Exercise inputs
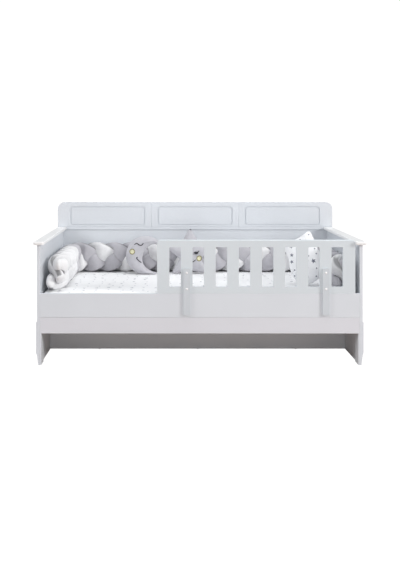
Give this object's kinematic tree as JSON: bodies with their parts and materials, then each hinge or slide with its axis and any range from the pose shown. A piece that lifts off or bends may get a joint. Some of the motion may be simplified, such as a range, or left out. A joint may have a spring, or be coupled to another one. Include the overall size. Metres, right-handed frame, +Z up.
{
  "type": "toddler bed",
  "caption": "Low panelled child's bed with capped ends, a routed backboard, a lift-off slotted guard rail, and a mattress dressed with a braided bumper and soft toys",
  "frame": {"origin": "on the floor, at the middle of the bed's length and of its whole depth", "axes": "+X to the right as seen from the front, along the bed's length; +Y to the back; +Z up"},
  "size_m": [1.996, 0.973, 0.926],
  "materials": {
    "lacquered_board": "satin",
    "apron_lacquer": "satin",
    "guard_lacquer": "satin",
    "cap_lacquer": "satin",
    "pine": "matte",
    "beech": "matte",
    "zinc_fittings": "satin",
    "white_caps": "gloss",
    "white_plastic": "matte",
    "mattress_ticking": "matte",
    "printed_sheet": "matte",
    "braid_cloth": "matte",
    "braid_cloth_white": "matte",
    "plush_cloth": "matte",
    "dark_thread": "matte",
    "gold_applique": "satin"
  },
  "bodies": {
    "bed": {"end_panel_left": "lacquered_board", "end_panel_right": "lacquered_board", "cap_rail_left": "cap_lacquer", "cap_rail_right": "cap_lacquer", "skirting_left": "lacquered_board", "skirting_right": "lacquered_board", "leg_cheek_left": "lacquered_board", "leg_cheek_right": "lacquered_board", "front_rail": "lacquered_board", "front_apron": "apron_lacquer", "lower_back_panel": "lacquered_board", "back_board_left": "lacquered_board", "back_board_middle": "lacquered_board", "back_board_right": "lacquered_board", "support_board": "lacquered_board", "ledger_front": "pine", "ledger_back": "pine", "floor_glides": "white_plastic", "cam_locks": "zinc_fittings", "cam_bolts": "zinc_fittings", "dowels": "beech", "back_screws": "zinc_fittings", "ledger_screws": "zinc_fittings", "slat_screws": "zinc_fittings", "mattress": "mattress_ticking", "fitted_sheet": "printed_sheet", "braided_bumper": "braid_cloth", "moon_cushion": "plush_cloth", "star_cushion": "plush_cloth", "star_print_pillow": "printed_sheet", "slat_01": "pine", "slat_02": "pine", "slat_03": "pine", "slat_04": "pine", "slat_05": "pine", "slat_06": "pine", "slat_07": "pine", "slat_08": "pine", "slat_09": "pine", "slat_10": "pine", "slat_11": "pine", "slat_12": "pine", "slat_13": "pine", "slat_14": "pine"},
    "guard": {"guard_board": "guard_lacquer", "hanger_left": "guard_lacquer", "hanger_right": "guard_lacquer", "hanger_plate_left": "cap_lacquer", "hanger_plate_right": "cap_lacquer", "guard_bolts": "white_caps", "guard_nuts": "white_caps", "guard_pins": "zinc_fittings"}
  },
  "joints": [
    {"name": "guard_lift", "type": "slide", "parent": "bed", "child": "guard", "axis": [0, 0, 1], "range_m": [0, 0.15]}
  ]
}
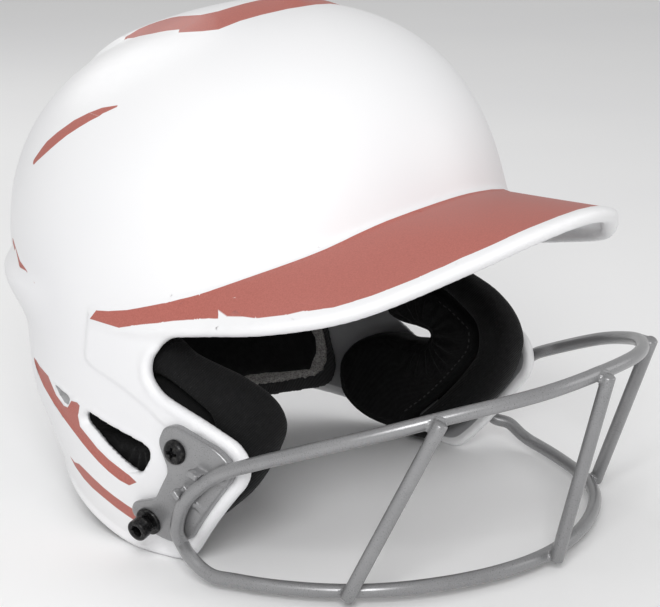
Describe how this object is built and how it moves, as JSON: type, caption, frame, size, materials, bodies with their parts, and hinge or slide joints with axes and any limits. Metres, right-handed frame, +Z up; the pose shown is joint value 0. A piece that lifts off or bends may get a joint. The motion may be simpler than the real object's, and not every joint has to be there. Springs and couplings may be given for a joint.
{
  "type": "batting helmet with face mask",
  "caption": "Hard shell batting helmet with a curved brim, ear flaps, fabric padding and a wire face mask bolted on at the sides.",
  "frame": {"origin": "centre of the bounding box on the surface the helmet stands on, pitched back on its ear flaps and the foot of the mask", "axes": "+Z up, -Y forwards along the brim, +X towards the wearer's left"},
  "size_m": [0.2394, 0.3199, 0.229],
  "materials": {
    "shell_white": "satin white moulded plastic with dusty rose paint zones",
    "mask_grey": "smooth mid grey coating on steel wire and brackets",
    "hardware_black": "black oxide fasteners",
    "pad_fabric": "black knitted lining over foam",
    "pad_foam": "grey open foam"
  },
  "bodies": {
    "root": {"outer_shell": "shell_white", "crown_pad": "pad_fabric", "forehead_pad": "pad_fabric", "rear_pad_foam": "pad_foam", "rear_pad": "pad_fabric", "side_pad_right": "pad_fabric", "ear_flap_liner_right": "pad_fabric", "ear_cushion_right": "pad_fabric", "mask_bracket_right": "mask_grey", "bracket_screw_right": "hardware_black", "strap_stud_right": "hardware_black", "stud_washer_right": "hardware_black", "screw_tee_nut_right": "hardware_black", "stud_tee_nut_right": "hardware_black", "side_pad_left": "pad_fabric", "ear_flap_liner_left": "pad_fabric", "ear_cushion_left": "pad_fabric", "mask_bracket_left": "mask_grey", "bracket_screw_left": "hardware_black", "strap_stud_left": "hardware_black", "stud_washer_left": "hardware_black", "screw_tee_nut_left": "hardware_black", "stud_tee_nut_left": "hardware_black", "mask_loop_wire": "mask_grey", "mask_bar_right": "mask_grey", "mask_bar_centre": "mask_grey", "mask_bar_left": "mask_grey"}
  },
  "joints": []
}
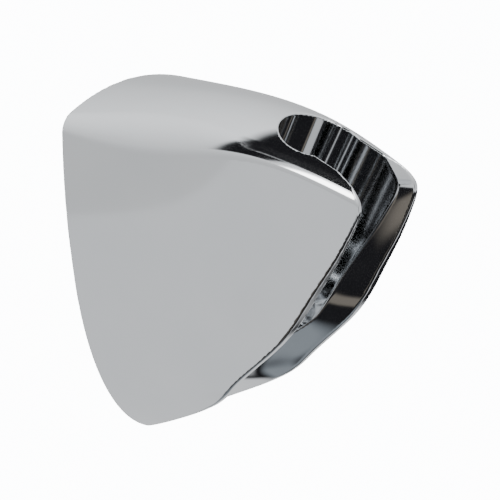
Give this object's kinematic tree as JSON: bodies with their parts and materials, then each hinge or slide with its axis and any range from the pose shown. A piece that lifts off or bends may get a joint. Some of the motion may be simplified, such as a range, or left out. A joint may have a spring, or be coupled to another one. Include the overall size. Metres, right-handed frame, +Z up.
{
  "type": "hair dryer holder",
  "caption": "Chrome wall holder, shield-shaped at the wall and narrowing to a leaning tapered socket that is slotted at the front above a long groove.",
  "frame": {"origin": "centre of the wall plate's back face, on the wall plane", "axes": "+Z up, -Y out of the wall towards the socket, X across; the object is symmetric about X = 0"},
  "size_m": [0.068, 0.0975, 0.1083],
  "materials": {
    "chrome_body": "polished chrome plating",
    "gasket": "matte",
    "plate_steel": "brushed",
    "brass": "turned",
    "screw_steel": "zinc plated"
  },
  "bodies": {
    "bracket": {"wall_plate": "plate_steel", "locating_post": "brass", "post_screw": "screw_steel"},
    "holder": {"holder_body": "chrome_body", "wall_gasket": "gasket", "threaded_insert": "brass"},
    "lock_screw": {"set_screw": "screw_steel"}
  },
  "joints": [
    {"name": "holder_slide", "type": "slide", "parent": "bracket", "child": "holder", "axis": [0, -1, 0], "range_m": [0, 0.03]},
    {"name": "screw_back_out", "type": "slide", "parent": "holder", "child": "lock_screw", "axis": [0, 0, -1], "range_m": [0, 0.01]}
  ]
}
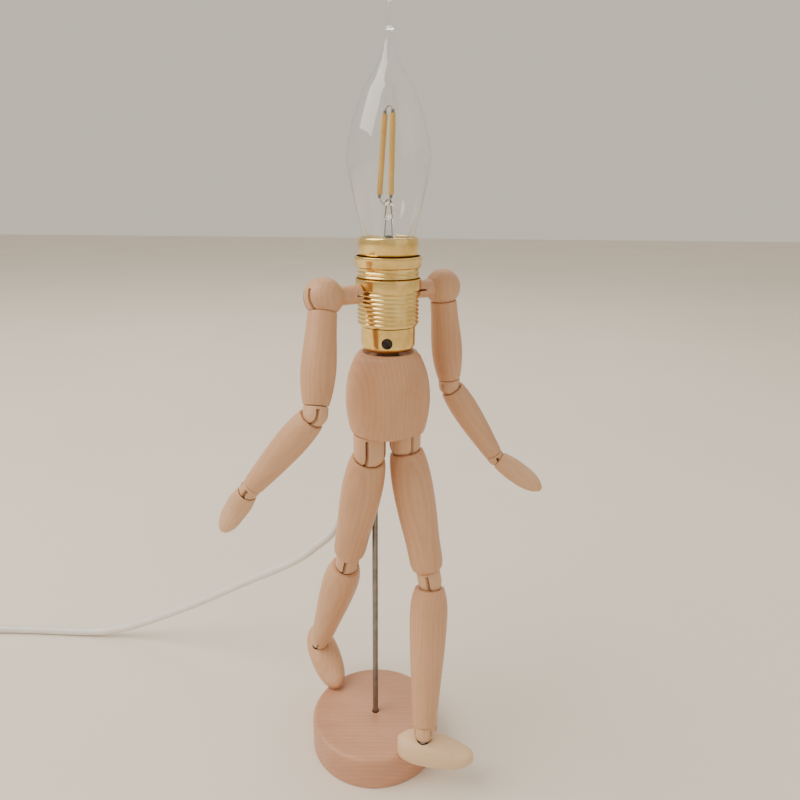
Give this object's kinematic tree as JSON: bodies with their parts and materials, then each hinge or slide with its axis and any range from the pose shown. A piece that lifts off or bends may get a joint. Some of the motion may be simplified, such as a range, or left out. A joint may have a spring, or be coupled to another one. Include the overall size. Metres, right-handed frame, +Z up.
{
  "type": "artist mannequin lamp",
  "caption": "Jointed wooden artist's mannequin on a steel rod and round base, with a brass lampholder for a chest, a flame-tip candle bulb for a head and a trailing cord.",
  "frame": {"origin": "centre of the base's underside, on the rod's axis", "axes": "+Z up; +X towards the figure's own left arm's side of the view, -Y towards the viewer; the figure faces -Y turned 35 degrees to +X"},
  "size_m": [0.4444, 0.1446, 0.3674],
  "materials": {
    "beech": "satin turned beech",
    "base_beech": "satin turned beech",
    "knuckle_beech": "satin turned beech",
    "brass": "polished",
    "steel": "drawn",
    "dark_steel": "blackened",
    "porcelain": "glazed",
    "glass": "clear",
    "filament": "phosphor-coated light stick",
    "white_plastic": "satin"
  },
  "bodies": {
    "stand_and_lampholder": {"base": "base_beech", "rod": "steel", "pelvis": "beech", "lampholder_cap": "brass", "cap_lock_screw": "dark_steel", "lampholder_skirt": "brass", "shade_ring_lower": "brass", "shade_ring_upper": "brass", "lampholder_insert": "porcelain", "screw_shell": "brass", "centre_contact": "brass", "nipple": "steel", "shoulder_spring": "steel", "cord_gland": "white_plastic", "cord": "white_plastic", "cord_coil": "white_plastic", "plug": "white_plastic"},
    "bulb": {"bulb_glass": "glass", "bulb_cap": "brass", "bulb_stem": "glass", "filament_front": "filament", "filament_back": "filament"},
    "right_hip_knuckle": {"right_hip_block": "knuckle_beech"},
    "right_thigh": {"right_thigh": "beech", "right_hip_fork": "steel"},
    "right_knee_knuckle": {"right_knee_block": "knuckle_beech"},
    "right_shin": {"right_shin": "beech", "right_knee_fork": "steel"},
    "right_ankle_knuckle": {"right_ankle_block": "knuckle_beech"},
    "right_foot": {"right_foot": "beech", "right_ankle_fork": "steel"},
    "right_shoulder": {"right_shoulder_ball": "beech"},
    "right_upper_arm": {"right_upper_arm": "beech", "right_shoulder_fork": "steel"},
    "right_elbow_knuckle": {"right_elbow_block": "knuckle_beech"},
    "right_forearm": {"right_forearm": "beech", "right_elbow_fork": "steel"},
    "right_wrist_knuckle": {"right_wrist_block": "knuckle_beech"},
    "right_hand": {"right_hand": "beech", "right_wrist_fork": "steel"},
    "left_hip_knuckle": {"left_hip_block": "knuckle_beech"},
    "left_thigh": {"left_thigh": "beech", "left_hip_fork": "steel"},
    "left_knee_knuckle": {"left_knee_block": "knuckle_beech"},
    "left_shin": {"left_shin": "beech", "left_knee_fork": "steel"},
    "left_ankle_knuckle": {"left_ankle_block": "knuckle_beech"},
    "left_foot": {"left_foot": "beech", "left_ankle_fork": "steel"},
    "left_shoulder": {"left_shoulder_ball": "beech"},
    "left_upper_arm": {"left_upper_arm": "beech", "left_shoulder_fork": "steel"},
    "left_elbow_knuckle": {"left_elbow_block": "knuckle_beech"},
    "left_forearm": {"left_forearm": "beech", "left_elbow_fork": "steel"},
    "left_wrist_knuckle": {"left_wrist_block": "knuckle_beech"},
    "left_hand": {"left_hand": "beech", "left_wrist_fork": "steel"}
  },
  "joints": [
    {"name": "bulb_unscrew", "type": "slide", "parent": "stand_and_lampholder", "child": "bulb", "axis": [0, 0, 1], "range_m": [0, 0.03]},
    {"name": "right_hip_swivel", "type": "hinge", "parent": "stand_and_lampholder", "child": "right_hip_knuckle", "pos_m": [-0.00169, -0.01774, 0.18222], "axis": [0, 0, -1], "range_deg": [-60, 0]},
    {"name": "right_hip_bend", "type": "hinge", "parent": "right_hip_knuckle", "child": "right_thigh", "pos_m": [-0.00169, -0.01774, 0.18222], "axis": [0.8271, 0.5621, 0], "range_deg": [0, 5]},
    {"name": "right_knee_twist", "type": "hinge", "parent": "right_thigh", "child": "right_knee_knuckle", "pos_m": [-0.01482, 0.00158, 0.11201], "axis": [-0.1774, 0.2611, -0.9489], "range_deg": [-90, 90]},
    {"name": "right_knee_bend", "type": "hinge", "parent": "right_knee_knuckle", "child": "right_shin", "pos_m": [-0.01482, 0.00158, 0.11201], "axis": [0.836, 0.5486, -0.0054], "range_deg": [0, 27]},
    {"name": "right_ankle_twist", "type": "hinge", "parent": "right_shin", "child": "right_ankle_knuckle", "pos_m": [-0.03422, 0.03046, 0.0413], "axis": [-0.2462, 0.3665, -0.8973], "range_deg": [-90, 90]},
    {"name": "right_ankle_bend", "type": "hinge", "parent": "right_ankle_knuckle", "child": "right_foot", "pos_m": [-0.03422, 0.03046, 0.0413], "axis": [-0.8665, -0.4979, 0.0345], "range_deg": [0, 45]},
    {"name": "right_shoulder_swing", "type": "hinge", "parent": "stand_and_lampholder", "child": "right_shoulder", "pos_m": [-0.01971, -0.03035, 0.25542], "axis": [-0.8192, -0.5736, 0], "range_deg": [-120, 120]},
    {"name": "right_shoulder_raise", "type": "hinge", "parent": "right_shoulder", "child": "right_upper_arm", "pos_m": [-0.01971, -0.03035, 0.25542], "axis": [0.5496, -0.7849, 0.286], "range_deg": [-90, 10]},
    {"name": "right_elbow_twist", "type": "hinge", "parent": "right_upper_arm", "child": "right_elbow_knuckle", "pos_m": [-0.02214, -0.04832, 0.21077], "axis": [-0.0504, -0.3728, -0.9265], "range_deg": [-90, 60]},
    {"name": "right_elbow_bend", "type": "hinge", "parent": "right_elbow_knuckle", "child": "right_forearm", "pos_m": [-0.02214, -0.04832, 0.21077], "axis": [0.5582, 0.7588, -0.3357], "range_deg": [-90, 0]},
    {"name": "right_wrist_twist", "type": "hinge", "parent": "right_forearm", "child": "right_wrist_knuckle", "pos_m": [-0.05246, -0.04227, 0.17405], "axis": [-0.6316, 0.1262, -0.7649], "range_deg": [-90, 90]},
    {"name": "right_wrist_bend", "type": "hinge", "parent": "right_wrist_knuckle", "child": "right_hand", "pos_m": [-0.05246, -0.04227, 0.17405], "axis": [0.4392, -0.7548, -0.4872], "range_deg": [-50, 35]},
    {"name": "left_hip_swivel", "type": "hinge", "parent": "stand_and_lampholder", "child": "left_hip_knuckle", "pos_m": [0.01469, -0.00626, 0.18222], "axis": [0, 0, -1], "range_deg": [-60, 45]},
    {"name": "left_hip_bend", "type": "hinge", "parent": "left_hip_knuckle", "child": "left_thigh", "pos_m": [0.01469, -0.00626, 0.18222], "axis": [-0.373, -0.9278, 0], "range_deg": [0, 35]},
    {"name": "left_knee_twist", "type": "hinge", "parent": "left_thigh", "child": "left_knee_knuckle", "pos_m": [0.02814, -0.01167, 0.10966], "axis": [0.1818, -0.0731, -0.9806], "range_deg": [-90, 0]},
    {"name": "left_knee_bend", "type": "hinge", "parent": "left_knee_knuckle", "child": "left_shin", "pos_m": [0.02814, -0.01167, 0.10966], "axis": [-0.6103, 0.7735, -0.1708], "range_deg": [0, 32]},
    {"name": "left_ankle_twist", "type": "hinge", "parent": "left_shin", "child": "left_ankle_knuckle", "pos_m": [0.02607, -0.03022, 0.0331], "axis": [-0.0264, -0.2354, -0.9715], "range_deg": [-40, 5]},
    {"name": "left_ankle_bend", "type": "hinge", "parent": "left_ankle_knuckle", "child": "left_foot", "pos_m": [0.02607, -0.03022, 0.0331], "axis": [-0.1723, -0.9563, 0.2363], "range_deg": [-30, 0]},
    {"name": "left_shoulder_swing", "type": "hinge", "parent": "stand_and_lampholder", "child": "left_shoulder", "pos_m": [0.03124, 0.00532, 0.25542], "axis": [0.8192, 0.5736, 0], "range_deg": [-120, 120]},
    {"name": "left_shoulder_raise", "type": "hinge", "parent": "left_shoulder", "child": "left_upper_arm", "pos_m": [0.03124, 0.00532, 0.25542], "axis": [-0.5735, 0.819, -0.0167], "range_deg": [-90, 10]},
    {"name": "left_elbow_twist", "type": "hinge", "parent": "left_upper_arm", "child": "left_elbow_knuckle", "pos_m": [0.03619, 0.00781, 0.20754], "axis": [0.1027, 0.0516, -0.9934], "range_deg": [-90, 90]},
    {"name": "left_elbow_bend", "type": "hinge", "parent": "left_elbow_knuckle", "child": "left_forearm", "pos_m": [0.03619, 0.00781, 0.20754], "axis": [0.1625, -0.9861, -0.0345], "range_deg": [-40, 20]},
    {"name": "left_wrist_twist", "type": "hinge", "parent": "left_forearm", "child": "left_wrist_knuckle", "pos_m": [0.06172, 0.01342, 0.16729], "axis": [0.5319, 0.117, -0.8387], "range_deg": [-90, 90]},
    {"name": "left_wrist_bend", "type": "hinge", "parent": "left_wrist_knuckle", "child": "left_hand", "pos_m": [0.06172, 0.01342, 0.16729], "axis": [-0.533, -0.7234, -0.4389], "range_deg": [-80, 10]}
  ]
}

Goal
Using the listing, collect all lines in which the string "frame" is found.

Task response
Give this object's kinematic tree as JSON: bodies with their parts and materials, then each hinge or slide with its axis and any range from the pose shown. A piece that lifts off or bends may get a joint. Some of the motion may be simplified, such as a range, or left out. A joint may have a spring, or be coupled to another one. Include the overall size. Metres, right-handed frame, +Z up.
  "frame": {"origin": "on the floor, at the middle of the bed's length and of its whole depth", "axes": "+X to the right as seen from the front, along the bed's length; +Y to the back; +Z up"},
Describe how this object is built and how it moves, as JSON: type, caption, frame, size, materials, bodies with their parts, and hinge or slide joints with axes and any limits. Metres, right-handed frame, +Z up; the pose shown is joint value 0. A piece that lifts off or bends may get a joint. The motion may be simpler than the real object's, and not every joint has to be there. Springs and couplings may be given for a joint.
  "frame": {"origin": "centre of the bounding box on the surface the helmet stands on, pitched back on its ear flaps and the foot of the mask", "axes": "+Z up, -Y forwards along the brim, +X towards the wearer's left"},
Give this object's kinematic tree as JSON: bodies with their parts and materials, then each hinge or slide with its axis and any range from the pose shown. A piece that lifts off or bends may get a joint. Some of the motion may be simplified, such as a range, or left out. A joint may have a spring, or be coupled to another one. Include the overall size. Metres, right-handed frame, +Z up.
  "frame": {"origin": "centre of the wall plate's back face, on the wall plane", "axes": "+Z up, -Y out of the wall towards the socket, X across; the object is symmetric about X = 0"},
Give this object's kinematic tree as JSON: bodies with their parts and materials, then each hinge or slide with its axis and any range from the pose shown. A piece that lifts off or bends may get a joint. Some of the motion may be simplified, such as a range, or left out. A joint may have a spring, or be coupled to another one. Include the overall size. Metres, right-handed frame, +Z up.
  "frame": {"origin": "centre of the base's underside, on the rod's axis", "axes": "+Z up; +X towards the figure's own left arm's side of the view, -Y towards the viewer; the figure faces -Y turned 35 degrees to +X"},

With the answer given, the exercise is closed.